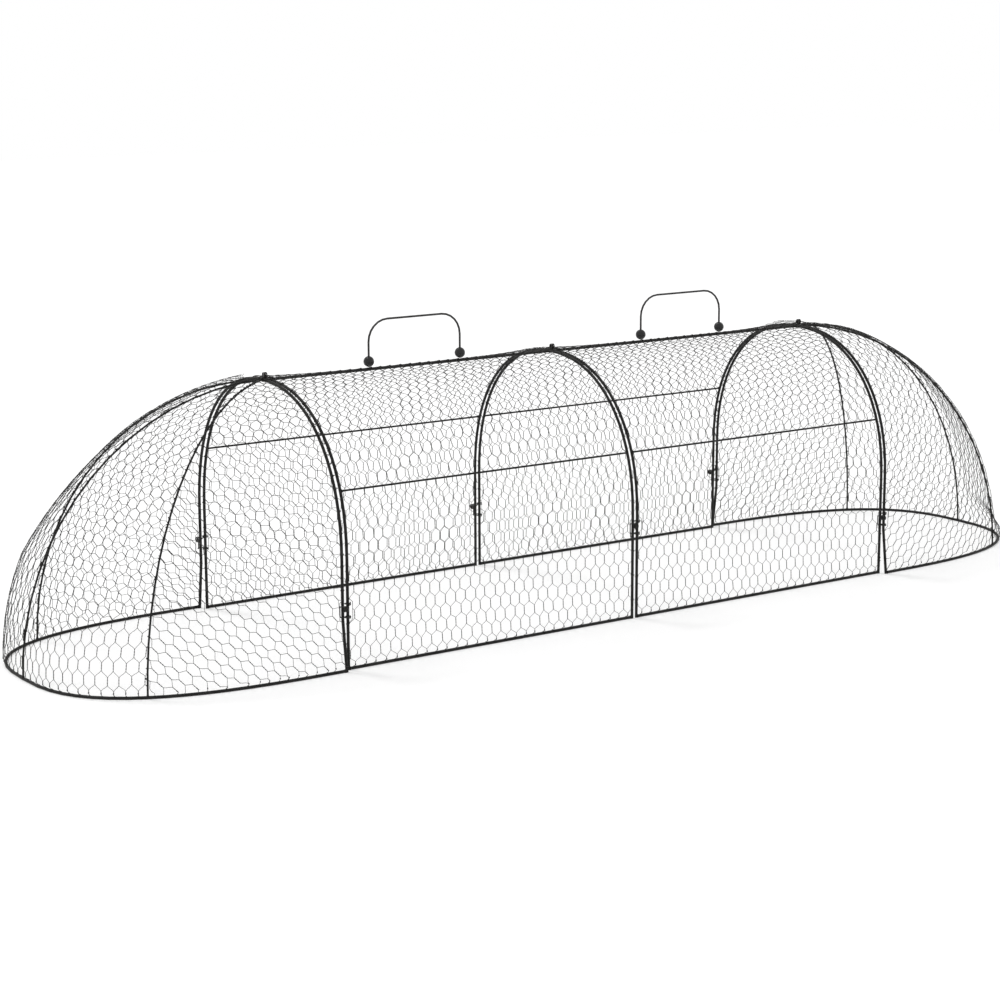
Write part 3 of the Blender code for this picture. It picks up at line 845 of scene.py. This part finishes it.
class TUNNEL_OT_middle_netting(Operator):
    """Knit the netting of the two arched middle sections"""

    bl_idname = "tunnel.middle_netting"
    bl_label = "Middle Netting"

    def execute(self, context):
        sizes = context.scene.tunnel_netting
        crossing = sizes.row_pitch - sizes.twist_length
        for index, (side, junctions) in enumerate(JUNCTIONS.items()):
            rng = np.random.default_rng(sizes.seed + index)
            body = side + "_middle"
            ends = [arch_x(f"{body}_{hand}_arch") for hand in ("left", "right")]
            sheet = middle_sheet(*ends, junctions, sizes.slack)
            room = sheet.length[-1] - 2 * FIRST_TWIST_TOP - crossing
            pitch = room / round(room / sizes.row_pitch)
            work = WireWork(sizes.wire)
            knit(work, sheet, sizes, sizes.cell_width, pitch, 0.0, rng)
            finish_net(work, body, context.scene)
        return {"FINISHED"}


class TUNNEL_OT_dome_netting(Operator):
    """Knit the netting of the two end domes, gore by gore between their ribs"""

    bl_idname = "tunnel.dome_netting"
    bl_label = "Dome Netting"

    def execute(self, context):
        sizes = context.scene.tunnel_netting
        rib = rib_turn()
        turns = (0.0, rib, math.pi / 2, math.pi - rib, math.pi)
        rib_rod = (THIN_ROD_RADIUS, NET_LIFT - THIN_ROD_LIFT)
        arch_rod = (FRAME_ROD_RADIUS, NET_LIFT)
        for index, (side, outward) in enumerate(OUTWARD.items()):
            rng = np.random.default_rng(sizes.seed + DOME_SEED_STEP + index)
            body = side + "_dome"
            place = arch_x(body + "_arch")
            work = WireWork(sizes.wire)
            for gore, (first, last) in enumerate(zip(turns, turns[1:])):
                at_side = gore in (0, 3)
                top = SIDE_GORE_TOP if at_side else FRONT_GORE_TOP
                sheet = gore_sheet(place, outward, first, last, top, NET_TAUT_HEIGHTS[side])
                sheet.rods = [rib_rod, rib_rod]
                if at_side:
                    edge, hand = (LEFT, "far") if gore == 0 else (RIGHT, "near")
                    sheet.rods[edge] = arch_rod
                    heights = latch_span(f"{side}_{hand}_latch", 2)
                    beside = [sheet.at_height(height) for height in heights]
                    reach = max(abs(y) for y in latch_span(side + "_top_latch", 1))
                    end = sheet.length[-1]
                    sheet.latches[edge] = [beside, (end - TOP_LATCH_SHARE * reach, end)]
                cell = sizes.side_cell_width if at_side else sizes.front_cell_width
                lean = (sizes.side_lean if gore == 0 else -sizes.side_lean) if at_side else 0.0
                knit(work, sheet, sizes, cell, sizes.dome_pitch, lean, rng)
            finish_net(work, body, context.scene)
        return {"FINISHED"}


def weld_collar(maker, centre, direction, rod_radius, sizes, rng):
    """A fillet of weld metal round a rod where it meets another."""
    centre = Vector(centre)
    direction = Vector(direction).normalized()
    across = direction.orthogonal().normalized()
    other = direction.cross(across)
    rings = []
    for share in WELD_RINGS:
        reach = rod_radius + sizes.weld_height * (1 - share) ** WELD_HOLLOW + WELD_GAP
        ring_centre = centre + direction * sizes.weld_length * share
        ring = []
        for step in range(WELD_SIDES):
            angle = 2 * math.pi * step / WELD_SIDES
            uneven = 1 + rng.uniform(-WELD_UNEVENNESS, WELD_UNEVENNESS) * (1 - share)
            spoke = (across * math.cos(angle) + other * math.sin(angle)) * reach * uneven
            ring.append(maker.verts.new(ring_centre + spoke))
        rings.append(ring)
    for low, high in zip(rings, rings[1:]):
        for step in range(WELD_SIDES):
            after = (step + 1) % WELD_SIDES
            maker.faces.new((low[step], low[after], high[after], high[step]))
    maker.faces.new(tuple(reversed(rings[0])))
    maker.faces.new(tuple(rings[-1]))


def middle_joints(side):
    """Where the rods of a middle section meet its arches: place, direction and rod radius."""
    joints = []
    low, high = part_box(f"{side}_middle_near_side_rod")
    side_rod = (low + high) / 2
    for hand, arch in ((1, "left"), (-1, "right")):
        x = arch_x(f"{side}_middle_{arch}_arch") + hand * FRAME_ROD_RADIUS * WELD_START
        along = (hand, 0, 0)
        joints.append(((x, 0.0, ARCH_HEIGHT), along, FRAME_ROD_RADIUS))
        for sign in (-1, 1):
            joints.append(((x, sign * HALF_WIDTH, BASE_ROD_Z), along, FRAME_ROD_RADIUS))
            joints.append(((x, sign * abs(side_rod.y), side_rod.z), along, THIN_ROD_RADIUS))
    return joints


def dome_joints(side):
    """Where a dome's hoop and ribs meet its other rods: place, direction and rod radius."""
    place, outward = arch_x(side + "_dome_arch"), OUTWARD[side]
    x = place + outward * FRAME_ROD_RADIUS * WELD_START
    foot = HALF_WIDTH + DOME_SPREAD
    joints = []
    for sign in (-1, 1):
        joints.append(((x, sign * foot, BASE_ROD_Z), (outward, 0, 0), FRAME_ROD_RADIUS))
    z = BASE_ROD_TOP - RIB_WELD_SINK
    for turn in (rib_turn(), math.pi / 2, math.pi - rib_turn()):
        depth, y = plan_point(turn, THIN_ROD_LIFT)
        joints.append(((place + outward * depth, y, z), (0, 0, 1), THIN_ROD_RADIUS))
    return joints


class TUNNEL_OT_welds(Operator):
    """Add the weld where each rod meets another"""

    bl_idname = "tunnel.welds"
    bl_label = "Welds"

    def execute(self, context):
        sizes = context.scene.tunnel_finish
        rng = np.random.default_rng(WELD_SEED)
        material = rod_material(context.scene)
        sets = {
            "left_dome": dome_joints("left"),
            "left_middle": middle_joints("left"),
            "right_middle": middle_joints("right"),
            "right_dome": dome_joints("right"),
        }
        for body, joints in sets.items():
            maker = bmesh.new()
            for centre, direction, radius in joints:
                weld_collar(maker, centre, direction, radius, sizes, rng)
            mesh = bpy.data.meshes.new(body + "_welds")
            maker.to_mesh(mesh)
            maker.free()
            mesh.shade_smooth()
            mesh.materials.append(material)
            piece = link_piece(body + "_welds", mesh)
            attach(piece, body)
        return {"FINISHED"}


def paint(ending, material):
    """Give a coat to every node whose name ends so, or in one of several ways."""
    for name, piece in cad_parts.items():
        if name.endswith(ending):
            piece.data.materials.clear()
            piece.data.materials.append(material)


class TUNNEL_OT_rods(Operator):
    """Give the arches, base rods, hoops and ribs their baked coat"""

    bl_idname = "tunnel.rods"
    bl_label = "Rods"

    def execute(self, context):
        paint(("_arch", "_rod", "_hoop", "_rib"), rod_material(context.scene))
        return {"FINISHED"}


class TUNNEL_OT_handles(Operator):
    """Finish the carrying handles and their balls"""

    bl_idname = "tunnel.handles"
    bl_label = "Handles"

    def execute(self, context):
        tones = context.scene.tunnel_finish
        wire = coated_wire(
            "handle_wire", tones.handle_dark, tones.handle_light,
            mottle=60.0, grain=900.0, roughness=(0.25, 0.45), specular=0.25, bump=0.2,
        )
        ball = coated_wire(
            "ball_gloss", tones.ball_dark, tones.ball_light,
            mottle=120.0, grain=500.0, roughness=(0.08, 0.18), specular=0.35, bump=0.08,
        )
        paint("_handle", wire)
        paint("_ball", ball)
        return {"FINISHED"}


class TUNNEL_OT_latches(Operator):
    """Finish the wire latches"""

    bl_idname = "tunnel.latches"
    bl_label = "Latches"

    def execute(self, context):
        tones = context.scene.tunnel_finish
        wire = coated_wire(
            "latch_wire", tones.latch_dark, tones.latch_light,
            mottle=90.0, grain=1100.0, roughness=(0.28, 0.48), specular=0.20, bump=0.25,
        )
        paint("_latch", wire)
        return {"FINISHED"}


def floor_material(studio):
    """A pale floor that the camera sees as white and that keeps the shadow."""
    material, tree, shader = material_nodes("studio_floor")
    tree.nodes.remove(shader)
    add = node_adder(tree)
    base = add("ShaderNodeBsdfDiffuse")
    base.inputs["Color"].default_value = (*[studio.floor_tone] * 3, 1.0)
    path = add("ShaderNodeLightPath")
    rays = [(0, path.outputs["Is Camera Ray"]), (1, path.outputs["Is Glossy Ray"])]
    seen = add("ShaderNodeMath", rays, operation="MAXIMUM")
    level = add("ShaderNodeMath", [(0, seen.outputs[0])], operation="MULTIPLY")
    level.inputs[1].default_value = studio.floor_glow
    glow = add("ShaderNodeEmission", [("Strength", level.outputs[0])])
    both = add("ShaderNodeAddShader", [(0, base.outputs[0]), (1, glow.outputs[0])])
    tree.links.new(both.outputs[0], tree.nodes["Material Output"].inputs["Surface"])
    return material


def studio_world(studio):
    """Even light, with a white background for the camera and for reflections."""
    world = bpy.data.worlds.new("studio_world")
    world.use_nodes = True
    tree = world.node_tree
    add = node_adder(tree)
    background = tree.nodes["Background"]
    background.inputs["Color"].default_value = (1.0, 1.0, 1.0, 1.0)
    path = add("ShaderNodeLightPath")
    rays = [(0, path.outputs["Is Camera Ray"]), (1, path.outputs["Is Glossy Ray"])]
    seen = add("ShaderNodeMath", rays, operation="ADD", use_clamp=True)
    rays = [(0, seen.outputs[0]), (1, path.outputs["Is Transmission Ray"])]
    seen = add("ShaderNodeMath", rays, operation="ADD", use_clamp=True)
    level = add("ShaderNodeMapRange", [("Value", seen.outputs[0])])
    level.inputs["To Min"].default_value = studio.sky
    level.inputs["To Max"].default_value = 1.0
    tree.links.new(level.outputs["Result"], background.inputs["Strength"])
    return world


def floor_mesh(studio):
    """A wide level square, at the height of the ground."""
    maker = bmesh.new()
    signs = ((-1, -1), (1, -1), (1, 1), (-1, 1))
    maker.faces.new([maker.verts.new((x * FLOOR_HALF, y * FLOOR_HALF, 0.0)) for x, y in signs])
    mesh = bpy.data.meshes.new("studio_floor")
    maker.to_mesh(mesh)
    maker.free()
    mesh.materials.append(floor_material(studio))
    return mesh


def key_lamp(studio):
    """The soft sun that draws the shadow."""
    lamp = bpy.data.lights.new("key_sun", "SUN")
    lamp.energy = studio.sun
    lamp.angle = studio.sun_spread
    key = bpy.data.objects.new("key_sun", lamp)
    key.rotation_euler = Vector(SUN_HEADING).to_track_quat("-Z", "Y").to_euler()
    return key


def studio_camera(studio):
    """The camera, headed by yaw, dipped by pitch and turned about its own axis by roll."""
    data = bpy.data.cameras.new("camera")
    data.lens = studio.lens
    data.sensor_width = SENSOR_WIDTH
    data.clip_start, data.clip_end = CAMERA_CLIP
    camera = bpy.data.objects.new("camera", data)
    yaw, pitch, roll = studio.yaw, studio.pitch, studio.roll
    level = math.cos(pitch)
    ahead = Vector((math.sin(yaw) * level, math.cos(yaw) * level, -math.sin(pitch)))
    right = Vector((math.cos(yaw), -math.sin(yaw), 0.0))
    up = right.cross(ahead)
    rolled_right = right * math.cos(roll) + up * math.sin(roll)
    rolled_up = up * math.cos(roll) - right * math.sin(roll)
    turn = Matrix((rolled_right, rolled_up, -ahead)).transposed()
    camera.matrix_world = Matrix.Translation(studio.camera_place) @ turn.to_4x4()
    return camera


class TUNNEL_OT_studio(Operator):
    """Set up the floor, the lamps and the camera"""

    bl_idname = "tunnel.studio"
    bl_label = "Studio"

    def execute(self, context):
        scene = context.scene
        studio = scene.tunnel_studio
        floor = link_piece("studio_floor", floor_mesh(studio))
        scene.world = studio_world(studio)
        scene.collection.objects.link(key_lamp(studio))
        camera = studio_camera(studio)
        scene.collection.objects.link(camera)
        scene.camera = camera
        scene.view_settings.view_transform = "Standard"
        return {"FINISHED"}


PIECE_OPERATORS = (
    TUNNEL_OT_rods,
    TUNNEL_OT_middle_netting,
    TUNNEL_OT_dome_netting,
    TUNNEL_OT_welds,
    TUNNEL_OT_handles,
    TUNNEL_OT_latches,
    TUNNEL_OT_studio,
)


class TUNNEL_PT_panel(Panel):
    """The tunnel's pieces and settings"""

    bl_idname = "TUNNEL_PT_panel"
    bl_label = "Garden Tunnel"
    bl_space_type = "VIEW_3D"
    bl_region_type = "UI"
    bl_category = "Garden Tunnel"

    def draw(self, context):
        for operator in PIECE_OPERATORS:
            self.layout.operator(operator.bl_idname)
        for name, group in SETTINGS.items():
            box = self.layout.box()
            for setting in group.__annotations__:
                box.prop(getattr(context.scene, name), setting)


def register():
    """Make Blender know the settings, the operators and the panel."""
    for group in SETTINGS.values():
        bpy.utils.register_class(group)
    for operator in PIECE_OPERATORS:
        bpy.utils.register_class(operator)
    bpy.utils.register_class(TUNNEL_PT_panel)
    for name, group in SETTINGS.items():
        setattr(bpy.types.Scene, name, PointerProperty(type=group))


def unregister():
    """Take back what register did."""
    for name in SETTINGS:
        delattr(bpy.types.Scene, name)
    bpy.utils.unregister_class(TUNNEL_PT_panel)
    for operator in reversed(PIECE_OPERATORS):
        bpy.utils.unregister_class(operator)
    for group in reversed(SETTINGS.values()):
        bpy.utils.unregister_class(group)


def main():
    """Dress the part."""
    register()
    bpy.ops.tunnel.rods()
    bpy.ops.tunnel.middle_netting()
    bpy.ops.tunnel.dome_netting()
    bpy.ops.tunnel.welds()
    bpy.ops.tunnel.handles()
    bpy.ops.tunnel.latches()
    bpy.ops.tunnel.studio()


if __name__ == "__main__":
    main()
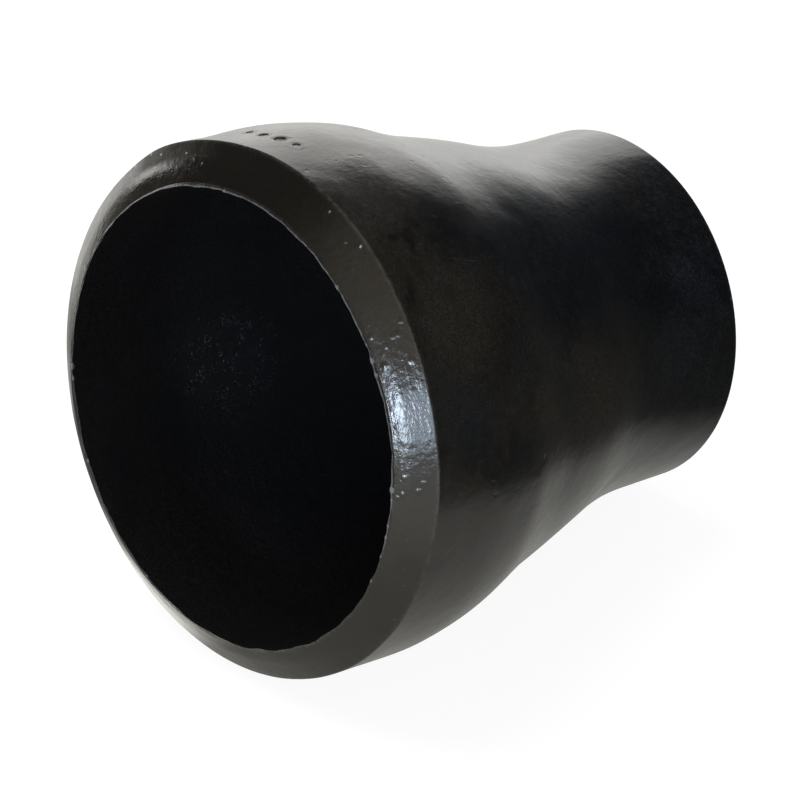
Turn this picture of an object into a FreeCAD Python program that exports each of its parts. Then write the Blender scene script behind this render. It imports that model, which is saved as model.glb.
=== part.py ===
# Butt-welding concentric reducer, seamless wrought steel, 88.9 mm pipe to 60.3 mm pipe.
#
# One body of revolution: a straight tangent at each end, with a convex shoulder, a
# straight cone and a concave throat between them, a matching bore, and a V-bevel
# with a narrow root face at each end.
#
# Frame: millimetres, origin at the centre of the large end's root face.
# +Y runs along the bore axis from the large end to the small end, +Z is up.
import FreeCAD, Part
import math
import os

# ---- driving dimensions (mm, degrees) ---------------------------------------
LARGE_OD = 88.9        # outside diameter at the large end
SMALL_OD = 60.3        # outside diameter at the small end
LENGTH = 89.0          # root face to root face
LARGE_WALL = 6.3       # wall thickness at the large end
SMALL_WALL = 4.5       # wall thickness at the small end
BEVEL_DEG = 37.5       # bevel angle, measured from the plane of the end face
ROOT_FACE = 0.8        # width of the flat root face left at the bore
LARGE_TANGENT = 15.5   # straight length at the large end, from the root face
SMALL_TANGENT = 13.2   # straight length at the small end, from the root face
SHOULDER_R = 40.0      # outside radius of the convex shoulder, beside the large end
THROAT_R = 60.0        # outside radius of the concave throat, beside the small end

# ---- derived ----------------------------------------------------------------
LARGE_RADIUS = LARGE_OD / 2
SMALL_RADIUS = SMALL_OD / 2
LARGE_BORE = LARGE_RADIUS - LARGE_WALL   # bore radius at the large end
SMALL_BORE = SMALL_RADIUS - SMALL_WALL   # bore radius at the small end
SHOULDER_Y = LARGE_TANGENT               # where the shoulder leaves the tangent
THROAT_Y = LENGTH - SMALL_TANGENT        # where the throat meets the tangent


def bevel_depth(wall):
    """Length of a bevel along the axis."""
    return (wall - ROOT_FACE) * math.tan(math.radians(BEVEL_DEG))


def point(y, radius):
    """A point of the section, which lies in the YZ plane."""
    return FreeCAD.Vector(0, y, radius)


def line(start, end):
    return Part.LineSegment(start, end).toShape()


def arc(start, middle, end):
    return Part.Arc(start, middle, end).toShape()


def cone_angle(drop, shoulder, throat):
    """Half-angle, in radians, of the cone tangent to both arcs over the drop in radius.

    Tangency requires (arcs - drop) * cos(angle) + run * sin(angle) = arcs,
    where arcs is the sum of the two arc radii and run is the axial distance.
    """
    run = THROAT_Y - SHOULDER_Y
    arcs = shoulder + throat
    return math.atan2(run, arcs - drop) - math.acos(arcs / math.hypot(arcs - drop, run))


def flank_points(large_radius, small_radius, shoulder, throat):
    """Start, middle and end of the shoulder arc, then of the throat arc."""
    angle = cone_angle(large_radius - small_radius, shoulder, throat)
    shoulder_centre = large_radius - shoulder
    throat_centre = small_radius + throat

    def on_shoulder(turn):
        return point(SHOULDER_Y + shoulder * math.sin(turn),
                     shoulder_centre + shoulder * math.cos(turn))

    def on_throat(turn):
        return point(THROAT_Y - throat * math.sin(turn),
                     throat_centre - throat * math.cos(turn))

    return ([on_shoulder(turn) for turn in (0, angle / 2, angle)]
            + [on_throat(turn) for turn in (angle, angle / 2, 0)])


def flank_edges(points):
    """Arc, straight cone line, arc."""
    return [arc(*points[:3]), line(points[2], points[3]), arc(*points[3:])]


def reducer_body():
    outer = flank_points(LARGE_RADIUS, SMALL_RADIUS, SHOULDER_R, THROAT_R)
    # The bore's arcs share the centre heights of the outside arcs. The walls differ,
    # so the bore's cone has its own angle. Its points run back to the large end.
    bore = flank_points(LARGE_BORE, SMALL_BORE,
                        SHOULDER_R - LARGE_WALL, THROAT_R + SMALL_WALL)[::-1]

    large_bore_edge = point(0, LARGE_BORE)
    large_root_edge = point(0, LARGE_BORE + ROOT_FACE)
    large_bevel_edge = point(bevel_depth(LARGE_WALL), LARGE_RADIUS)
    small_bevel_edge = point(LENGTH - bevel_depth(SMALL_WALL), SMALL_RADIUS)
    small_root_edge = point(LENGTH, SMALL_BORE + ROOT_FACE)
    small_bore_edge = point(LENGTH, SMALL_BORE)

    edges = [
        # large end: root face, then bevel
        line(large_bore_edge, large_root_edge),
        line(large_root_edge, large_bevel_edge),
        # outside
        line(large_bevel_edge, outer[0]),
        *flank_edges(outer),
        line(outer[-1], small_bevel_edge),
        # small end: bevel, then root face
        line(small_bevel_edge, small_root_edge),
        line(small_root_edge, small_bore_edge),
        # bore, back to the large end
        line(small_bore_edge, bore[0]),
        *flank_edges(bore),
        line(bore[-1], large_bore_edge),
    ]
    section = Part.Face(Part.Wire(edges))
    solid = section.revolve(FreeCAD.Vector(0, 0, 0), FreeCAD.Vector(0, 1, 0), 360)
    # The revolve can come out inside out, depending on which way the section faces.
    if solid.Volume < 0:
        solid.reverse()
    return solid


os.makedirs("parts", exist_ok=True)
reducer_body().exportStep("parts/reducer_body.step")
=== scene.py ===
# A concentric butt-weld pipe reducer, pressed from steel and coated in black varnish.
# Its axis is +Y, with the large end at y = 0. Angles round it start at +Z and turn toward +X.
# The stage is tilted so that the reducer lies on its side on a pale floor.
import math
from functools import reduce
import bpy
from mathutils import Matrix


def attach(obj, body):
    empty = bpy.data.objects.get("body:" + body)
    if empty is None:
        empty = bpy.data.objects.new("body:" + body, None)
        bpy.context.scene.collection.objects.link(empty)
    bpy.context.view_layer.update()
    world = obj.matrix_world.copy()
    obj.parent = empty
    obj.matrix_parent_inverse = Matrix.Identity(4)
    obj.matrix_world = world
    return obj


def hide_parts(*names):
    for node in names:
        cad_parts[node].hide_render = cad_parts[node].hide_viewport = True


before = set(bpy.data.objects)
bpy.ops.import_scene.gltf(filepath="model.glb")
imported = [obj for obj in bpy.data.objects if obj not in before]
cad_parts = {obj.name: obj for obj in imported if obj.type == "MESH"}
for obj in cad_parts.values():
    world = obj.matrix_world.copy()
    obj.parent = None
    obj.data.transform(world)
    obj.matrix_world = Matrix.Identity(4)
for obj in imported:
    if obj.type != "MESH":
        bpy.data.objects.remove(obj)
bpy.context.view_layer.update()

from types import SimpleNamespace

import bpy
import numpy as np
from mathutils import Matrix, Vector

TAU = 2 * math.pi
DEG = 180 / math.pi

# ---------------------------------------------------------------- sizes, mm
BIG_RADIUS, SMALL_RADIUS = 44.45, 30.15
LENGTH = 89.0
BIG_WALL, SMALL_WALL = 6.3, 4.5
BIG_BORE, SMALL_BORE = BIG_RADIUS - BIG_WALL, SMALL_RADIUS - SMALL_WALL
ROOT_FACE = 0.8                          # width of the flat ring beside each bore
BEVEL_ANGLE = math.radians(37.5)
TAPER_START, TAPER_END = 15.5, 75.8      # y where the straight collars stop
SHOULDER_ARC, THROAT_ARC = 40.0, 60.0    # outside radii of the taper's two bends
TAN_BEVEL, COS_BEVEL, SIN_BEVEL = math.tan(BEVEL_ANGLE), math.cos(BEVEL_ANGLE), math.sin(BEVEL_ANGLE)
BIG_BEVEL = (BIG_WALL - ROOT_FACE) * TAN_BEVEL       # bevel depths along y
SMALL_BEVEL = (SMALL_WALL - ROOT_FACE) * TAN_BEVEL
SMALL_RIM = LENGTH - SMALL_BEVEL
AROUND = 480                             # points round each row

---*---

In the entries above, find every line holding the word "picture" and copy it out.

= Answer for the task =
Write part 3 of the Blender code for this picture. It picks up at line 845 of scene.py. This part finishes it.
Turn this picture of an object into a FreeCAD Python program that exports each of its parts. Then write the Blender scene script behind this render. It imports that model, which is saved as model.glb.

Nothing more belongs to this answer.